In short, the Magic Bullet is a glorified blade grinder when it comes to making coffee. Even worse is that it’s more expensive than a lot of blade grinders!
Don’t Want to Use the Magic Bullet to Grind Coffee? Try This Instead
You can see now that the Magic Bullet isn’t all it’s cracked up to be. It promises ground coffee in seconds, yet it takes minutes, and even though you shook the container ‘til kingdom come, the ground coffee beans still turned out too lumpy.
If you want consistent coffee grounds every time, we recommend a burr grinder. Rather than using a flat blade like the Magic Bullet (and blade grinders), a burr grinder features burrs, which are ceramic or metal pieces within the machine. These burrs make all the difference.

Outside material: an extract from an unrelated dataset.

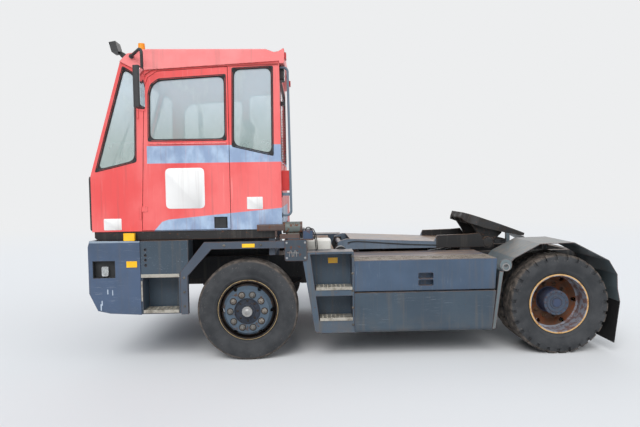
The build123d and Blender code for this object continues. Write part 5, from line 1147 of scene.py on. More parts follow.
@dataclass
class Tyres:
    """Tubeless tyres: ribbed ones in front, twins with notched shoulders at the rear."""

    bead: float = 0.288
    bead_half: float = 0.1
    half: float = 0.1375
    front_y: float = 1.08
    outer_y: float = 1.1125
    inner_y: float = 0.8025
    plain_steps: int = 144
    notches: int = 27
    notch_steps: int = 8
    notch_in: float = 0.016
    shoulder_foot: float = 0.44
    shoulder_from: float = 0.445
    shoulder_reach: float = 0.02
    shoulder_half: float = 0.082
    groove_depth: float = 0.011
    groove_half: float = 0.0055
    grooves: tuple[float, ...] = (-0.058, -0.02, 0.02, 0.058)

    def half_section(self) -> list[Row]:
        """Radius and distance from the middle, from the bead to the edge of the tread.

        Returns:
            The rows, the bead's first.
        """
        knots = [(self.bead, self.bead_half - 0.004), (0.301, self.bead_half),
                 (0.314, self.bead_half + 0.013),
                 (0.348, self.half - 0.0135), (0.403, self.half - 0.001), (0.462, self.half - 0.0095),
                 (0.4915, 0.1155), (0.4995, 0.0935)]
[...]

As we talked about in our article on blade grinders versus burr grinders, you can select between two types of burr grinders, a conical or flat burr grinder. Conical grinders feature conical burrs that feed the coffee beans downward in the machine. One burr moves and the other doesn’t. The force between them grinds the beans.
Flat burr grinders feature dual serrated rings that move in directions opposite one another. As the beans enter the grinder, the serrated rings will grind them and then send them to the bottom of the grinder.
A burr grinder is a lot costlier than a blade grinder or the Magic Bullet. You also can’t find these grinders at most retailers since they’re more popular among cafés and restaurants than the average home coffee brewer.
Yet even though you’re spending more money and working harder to get one, you’ll enjoy reliably great coffee grounds every time with a burr grinder.
The Magic Bullet is a food processor that’s intended to grind coffee beans, but it’s maybe not the best idea to do so. The consistency of the grounds is going to be all over the place, not to mention the grounds can sometimes get clumpy.
On top of that, despite the advertised 10-second processing time, grinding coffee beans in the Magic Bullet takes minutes since you have to keep stopping, shaking the container, and grinding again.
You’re better off putting your $40 towards the costs of a burr grinder, which always grinds coffee beans as finely as you prefer!